| What is asked |
Pick out each line in these entries that contains the string "bodies".

| Data provided |
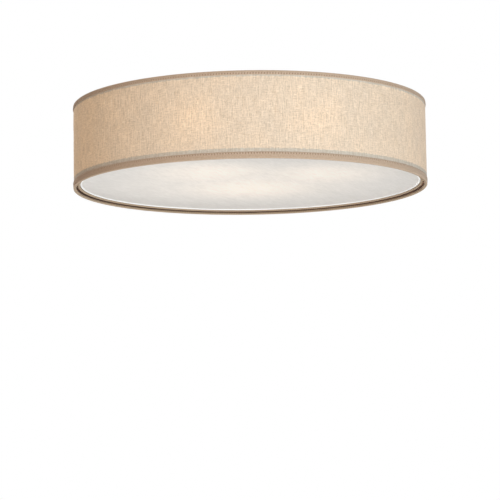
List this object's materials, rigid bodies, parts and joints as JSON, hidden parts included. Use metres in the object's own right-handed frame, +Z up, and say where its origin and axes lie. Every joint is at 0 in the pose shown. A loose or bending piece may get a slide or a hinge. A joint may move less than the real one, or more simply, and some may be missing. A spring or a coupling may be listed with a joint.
{
  "type": "flush mount ceiling light",
  "caption": "Round flush mount ceiling light: linen drum shade with taped edges, flat opal diffuser below, bulbs lying flat under a ceiling canopy.",
  "frame": {"origin": "centre of the crossbar's top face, in the ceiling plane", "axes": "+Z up into the ceiling, +X along the crossbar, the light hangs towards -Z"},
  "size_m": [0.5079, 0.508, 0.1254],
  "materials": {
    "linen": "oatmeal linen weave with slubs, laminated to a clear sheet",
    "trim_tape": "taupe woven tape, machine stitched",
    "styrene": "clear styrene sheet",
    "white_steel": "white powder coat on sheet steel and wire",
    "zinc_steel": "bright zinc plate",
    "nickel": "brushed nickel plate",
    "magnet_nickel": "bright nickel plate",
    "opal_acrylic": "opal acrylic with a fine satin face",
    "white_bead": "smooth white plastic bead",
    "glass_fibre": "pale yellow glass fibre wool",
    "black_nylon": "moulded nylon",
    "copper": "bare drawn copper",
    "green_screw": "green dyed zinc plate",
    "live_insulation": "black PVC insulation",
    "neutral_insulation": "white PVC insulation",
    "orange_cap": "moulded orange polypropylene",
    "yellow_cap": "moulded yellow polypropylene",
    "porcelain": "white glazed porcelain",
    "shell_brass": "drawn brass",
    "bulb_glass": "inside-frosted blown glass",
    "cap_aluminium": "drawn aluminium",
    "black_glass": "black vitrified glass",
    "solder": "dull solder"
  },
  "bodies": {
    "canopy": {"mounting_crossbar": "zinc_steel", "ceiling_canopy": "white_steel", "insulation_pad": "glass_fibre", "wire_bushing": "black_nylon", "canopy_screws": "zinc_steel", "canopy_washers": "zinc_steel", "canopy_nuts": "nickel", "ground_screws": "green_screw", "ground_wire": "copper", "bracket_rivets": "zinc_steel", "holder_screws": "zinc_steel", "live_leads": "live_insulation", "neutral_leads": "neutral_insulation", "live_splice_nut": "orange_cap", "neutral_splice_nut": "yellow_cap", "shade_studs": "zinc_steel", "lampholder_bracket_1": "white_steel", "lampholder_bracket_2": "white_steel", "lampholder_bracket_3": "white_steel", "lampholder_body_1": "porcelain", "lampholder_body_2": "porcelain", "lampholder_body_3": "porcelain", "screw_shell_1": "shell_brass", "screw_shell_2": "shell_brass", "screw_shell_3": "shell_brass", "centre_contact_1": "shell_brass", "centre_contact_2": "shell_brass", "centre_contact_3": "shell_brass"},
    "shade": {"shade_fabric": "linen", "shade_liner": "styrene", "top_ring": "white_steel", "bottom_ring": "white_steel", "top_trim": "trim_tape", "bottom_trim": "trim_tape", "magnet_brackets": "white_steel", "diffuser_magnets": "magnet_nickel", "shade_arm_1": "white_steel", "shade_arm_2": "white_steel", "shade_arm_3": "white_steel"},
    "diffuser": {"strike_plates": "zinc_steel", "diffuser_panel": "opal_acrylic", "diffuser_bead": "white_bead", "diffuser_hoop": "white_steel", "diffuser_trim": "trim_tape"},
    "nut_1": {"shade_nut_1": "nickel"},
    "bulb_base_1": {"bulb_insulator_1": "black_glass", "bulb_tip_1": "solder"},
    "bulb_1": {"bulb_glass_1": "bulb_glass", "bulb_cap_1": "cap_aluminium"},
    "nut_2": {"shade_nut_2": "nickel"},
    "bulb_base_2": {"bulb_insulator_2": "black_glass", "bulb_tip_2": "solder"},
    "bulb_2": {"bulb_glass_2": "bulb_glass", "bulb_cap_2": "cap_aluminium"},
    "nut_3": {"shade_nut_3": "nickel"},
    "bulb_base_3": {"bulb_insulator_3": "black_glass", "bulb_tip_3": "solder"},
    "bulb_3": {"bulb_glass_3": "bulb_glass", "bulb_cap_3": "cap_aluminium"}
  },
  "joints": [
    {"name": "shade_drop", "type": "slide", "parent": "canopy", "child": "shade", "axis": [0, 0, -1], "range_m": [0, 0.012]},
    {"name": "diffuser_release", "type": "slide", "parent": "shade", "child": "diffuser", "axis": [0, 0, -1], "range_m": [0, 0.15]},
    {"name": "nut_1_turn", "type": "hinge", "parent": "shade", "child": "nut_1", "pos_m": [0.09947, 0.08055, -0.0305], "axis": [0, 0, -1], "range_deg": [0, 5442.52]},
    {"name": "nut_2_turn", "type": "hinge", "parent": "shade", "child": "nut_2", "pos_m": [-0.1195, 0.04587, -0.0305], "axis": [0, 0, -1], "range_deg": [0, 5442.52]},
    {"name": "nut_3_turn", "type": "hinge", "parent": "shade", "child": "nut_3", "pos_m": [0.02002, -0.12642, -0.0305], "axis": [0, 0, -1], "range_deg": [0, 5442.52]},
    {"name": "bulb_1_travel", "type": "slide", "parent": "canopy", "child": "bulb_base_1", "axis": [-0.1564, 0.9877, 0], "range_m": [0, 0.018]},
    {"name": "bulb_1_turn", "type": "hinge", "parent": "bulb_base_1", "child": "bulb_1", "pos_m": [-0.01564, 0.09877, -0.07], "axis": [-0.1564, 0.9877, 0], "range_deg": [0, 1785.62]},
    {"name": "bulb_2_travel", "type": "slide", "parent": "canopy", "child": "bulb_base_2", "axis": [0.9336, -0.3584, 0], "range_m": [0, 0.018]},
    {"name": "bulb_2_turn", "type": "hinge", "parent": "bulb_base_2", "child": "bulb_2", "pos_m": [0.09336, -0.03584, -0.07], "axis": [0.9336, -0.3584, 0], "range_deg": [0, 1785.62]},
    {"name": "bulb_3_travel", "type": "slide", "parent": "canopy", "child": "bulb_base_3", "axis": [-0.7771, -0.6293, 0], "range_m": [0, 0.018]},
    {"name": "bulb_3_turn", "type": "hinge", "parent": "bulb_base_3", "child": "bulb_3", "pos_m": [-0.07772, -0.06293, -0.07], "axis": [-0.7771, -0.6293, 0], "range_deg": [0, 1785.62]}
  ],
  "couplings": [
    {"joint": "nut_1_turn", "follows": "shade_drop", "rad_per_m": 7915.8},
    {"joint": "nut_2_turn", "follows": "shade_drop", "rad_per_m": 7915.8},
    {"joint": "nut_3_turn", "follows": "shade_drop", "rad_per_m": 7915.8},
    {"joint": "bulb_1_travel", "follows": "bulb_1_turn", "m_per_rad": 0.00057757},
    {"joint": "bulb_2_travel", "follows": "bulb_2_turn", "m_per_rad": 0.00057757},
    {"joint": "bulb_3_travel", "follows": "bulb_3_turn", "m_per_rad": 0.00057757}
  ]
}
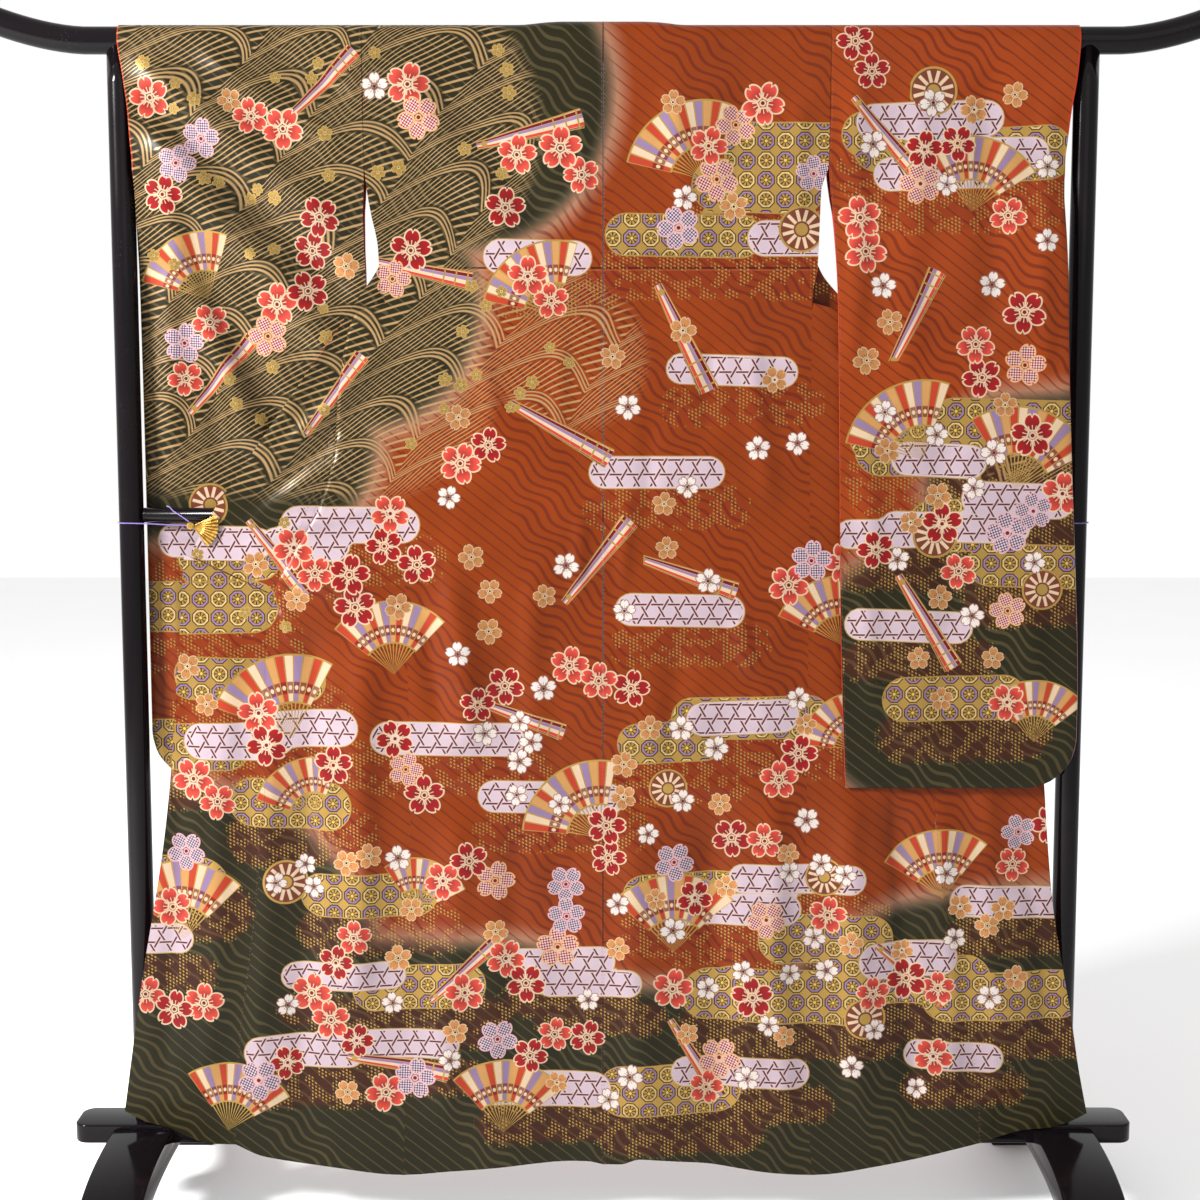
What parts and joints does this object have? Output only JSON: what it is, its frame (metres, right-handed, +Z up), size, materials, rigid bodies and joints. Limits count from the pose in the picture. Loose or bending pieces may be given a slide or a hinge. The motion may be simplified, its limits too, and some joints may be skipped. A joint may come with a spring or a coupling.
{
  "type": "furisode kimono on a kimono stand",
  "caption": "Long-sleeved silk furisode kimono hung back side out over the round top bar of a black lacquered kimono stand, fronts spread to the sides.",
  "frame": {"origin": "centre of the stand at floor level, under the middle of the whole object's box", "axes": "+X along the top bar towards the kimono's right-hand side as seen from its back, -Y the side its back faces, +Z up"},
  "size_m": [1.761, 0.58, 1.7175],
  "materials": {
    "silk": "satin",
    "lacquer": "gloss lacquer",
    "gold_clip": "satin",
    "purple_string": "matte"
  },
  "bodies": {
    "root": {"body_left": "silk", "body_right": "silk", "overlap_left": "silk", "overlap_right": "silk", "collar": "silk", "sleeve_left": "silk", "sleeve_right": "silk", "top_bar": "lacquer", "middle_rail": "lacquer", "bottom_board": "lacquer", "post_left": "lacquer", "post_right": "lacquer", "foot_left": "lacquer", "foot_right": "lacquer", "clip_left": "gold_clip", "clip_right": "gold_clip", "string_post_left": "purple_string", "string_rail_left": "purple_string", "string_post_right": "purple_string", "string_rail_right": "purple_string"}
  },
  "joints": []
}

| Task solution |
List this object's materials, rigid bodies, parts and joints as JSON, hidden parts included. Use metres in the object's own right-handed frame, +Z up, and say where its origin and axes lie. Every joint is at 0 in the pose shown. A loose or bending piece may get a slide or a hinge. A joint may move less than the real one, or more simply, and some may be missing. A spring or a coupling may be listed with a joint.
  "bodies": {
What parts and joints does this object have? Output only JSON: what it is, its frame (metres, right-handed, +Z up), size, materials, rigid bodies and joints. Limits count from the pose in the picture. Loose or bending pieces may be given a slide or a hinge. The motion may be simplified, its limits too, and some joints may be skipped. A joint may come with a spring or a coupling.
  "bodies": {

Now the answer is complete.